A infidelidade faz parte do meu quotidiano enquanto terapeuta conjugal – lido com ela, com os dramas que lhe estão associados e com os rostos do problema todos os dias. E quase todos os dias reconheço nestes rostos interrogações como “Onde é que eu errei?”, “Como é que isto nos foi acontecer?” ou “O que é que eu podia ter feito para evitar esta situação?”.
Tal como tenho tentado expor ao longo deste blogue, a infidelidade pode assumir contornos diferentes de casal para casal. Já aqui falei até dos diferentes “tipos” de infidelidade, com base nos motivos que levam ao afastamento dos membros do casal e ao aparecimento de uma terceira pessoa. Mas todas as relações extraconjugais acontecem em função da desconexão entre os membros do casal. É verdade que nenhum casamento é um paraíso constante e que todos os casamentos (sim, todos) atravessam períodos de menor ligação emocional. Até nas relações mais estáveis existem momentos em que os cônjuges se sentem emocionalmente desconectados. Mas a partir do momento em que esta desconexão se prolonga no tempo sem que nada seja feito, o casal passa a estar vulnerável ao aparecimento de uma terceira pessoa.
O que significa sentirmo-nos emocionalmente ligados ao nosso cônjuge? Significa que:
- Somos capazes de perceber se ele(a) teve um dia bom ou um dia mau pela expressão com que entra em casa;
- Conhecemos os seus amigos mais próximos e as pessoas que ele(a) não suporta;
- Sabemos o que se passa no trabalho;
- Conhecemos as preocupações relacionadas com a família alargada;
- Somos capazes de identificar os seus sonhos mais arrojados e os projectos a curto prazo;
- Sabemos o que o(a) faz feliz, o que o(a) entristece e aquilo de que tem medo.
O que é que pode abalar esta ligação? Existem eventos no ciclo de vida de um casal que podem contribuir para o afastamento emocional de duas pessoas que se amam:
- O nascimento dos filhos;
- A perda de um familiar;
- O desemprego;
- Uma doença grave.
Além disso, sempre que os membros do casal deixam de investir em períodos a dois, em que possam namorar e conversar, cresce a probabilidade de se sentirem desconectados. O mesmo acontece quando pelo menos um dos cônjuges deixa de olhar para o casamento como a sua prioridade, permitindo que outras áreas da vida se sobreponham à família.

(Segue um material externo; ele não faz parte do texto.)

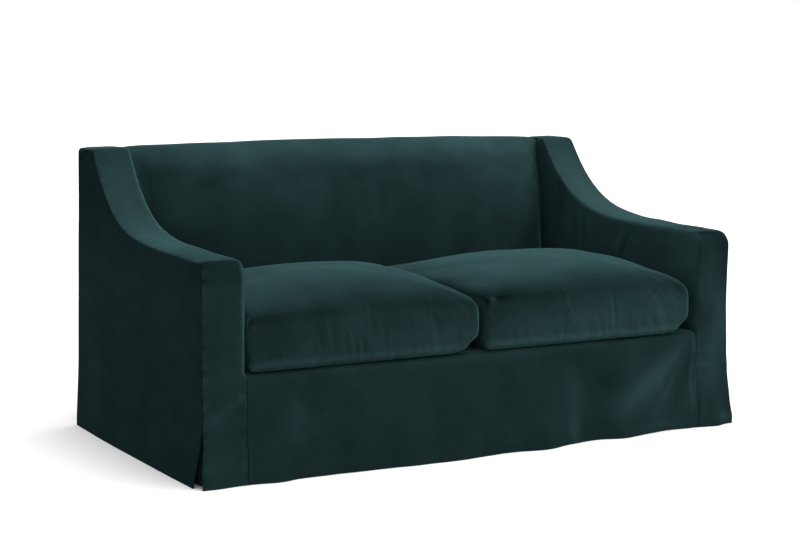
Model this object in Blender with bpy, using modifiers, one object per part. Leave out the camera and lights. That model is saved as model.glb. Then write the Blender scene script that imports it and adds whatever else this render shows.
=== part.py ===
"""Fitted slipcover for a two-seat sofa with sloping arms, with its two seat cushions.

Every piece that is cut and sewn is one object: a sheet of cloth on its real fold, or a filled
cushion. Metres, +Z up. The origin is on the floor, at the middle of the cover's footprint. The
front faces -Y, and +X is on the right of someone who looks at the front. "Setback" is the
distance behind the front plane.
"""
import math

import bmesh
import bpy
from mathutils import Vector

# ---- Driving dimensions ----------------------------------------------------------------------
WIDTH = 1.778            # across the outside of both arms, above the hem's flare
DEPTH = 0.983            # front plane to rear plane
FRONT_Y = -0.476         # the front plane; the front hem stands further out than the rear one
BACK_HEIGHT = 0.865      # top of the back at its ends
REAR_CROWN = 0.0096      # extra height of the top rear edge at its middle
DECK_HEIGHT = 0.300      # the deck that the cushions lie on
ARM_WIDTH = 0.127
ARM_HEIGHT = 0.602       # arm's top line, produced to the front plane
ARM_RISE = 0.031         # how far that line climbs in each metre before it slopes up
SLOPE_START = 0.205      # setback where the slope begins
SLOPE_END = 0.855        # setback where it reaches the top of the back
SLOPE_POWER = 4.3        # the slope is a power curve
SLOPE_CREST = 0.010      # the slope turns into the top of the back over this setback
ARM_NOSE = 0.028         # radius of the arm's front top corner
REAR_ROLL = 0.015        # radius of the top rear edge
RAIL_ROLL = 0.012        # radius where the front panel turns onto the deck
RAIL_LAP = 0.032         # how far the front panel reaches over the deck
CLOTH = 0.0025           # velvet with its turnings
SEAM = 0.0004            # space between two sewn pieces
SEAM_EASE = 0.006        # the cloth lies flat for this far beside a front seam

HEM_TURN = 0.025         # the stitched turning at the floor, which hangs straight
FLARE_HEIGHT = 0.22      # the skirt part spreads below this height
SIDE_FLARE = 0.006       # spread of the outside arms at the hem's rear corner
SIDE_BELLY = 0.014       # extra spread further forward
REAR_FLARE = 0.009       # spread of the outside back at the hem
REAR_WAVE = 0.25         # share of that spread that comes and goes in three waves
SLIT_HEIGHT = 0.190      # kick-pleat slits at the front corners
SLIT_OPENING = {"left": 0.031, "right": 0.024}      # how far the side falls back at the hem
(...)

Então, o que é que está ao nosso alcance para evitar que a desconexão dê lugar ao fosso e à infidelidade? Em primeiro lugar, é preciso que a relação seja a nossa prioridade e que, independentemente das adversidades, haja sempre tempo para usar a dois. Depois, e porque o conflito faz parte da maior parte dos casamentos, é preciso enfrentar as dificuldades através do diálogo sincero e procurando cuidar das necessidades do outro. Se permitirmos que o ressentimento cresça, é relativamente fácil começarmos a sentir-nos incompreendidos, em vez de tentarmos colocar-nos na pele do cônjuge.
Mas mesmo que sigamos estes passos é possível que nos confrontemos com a sensação de que a ligação emocional já não é a mesma de outrora. Como referi antes, essa desconexão é normal, mas deve ser resolvida. A primeira coisa a fazer é precisamente reconhecer que ela existe, assumir o problema. Depois é preciso enfrentá-lo, falar abertamente sobre o que sentimos, evitando atacar ou culpar o cônjuge. Juntos, os membros do casal podem estruturar recursos que lhes permitam reconectar-se. E, se se sentirem incapazes de o fazer sozinhos, podem (e devem) recorrer à terapia de casal. Quanto mais cedo se intervier, maior a probabilidade de sucesso.
Importa lembrar que, se nada for feito, a desconexão estender-se-á ao longo de muito tempo, tornando-se mais fácil para cada um dos membros do casal encontrar uma ligação emocional com alguém fora do casamento.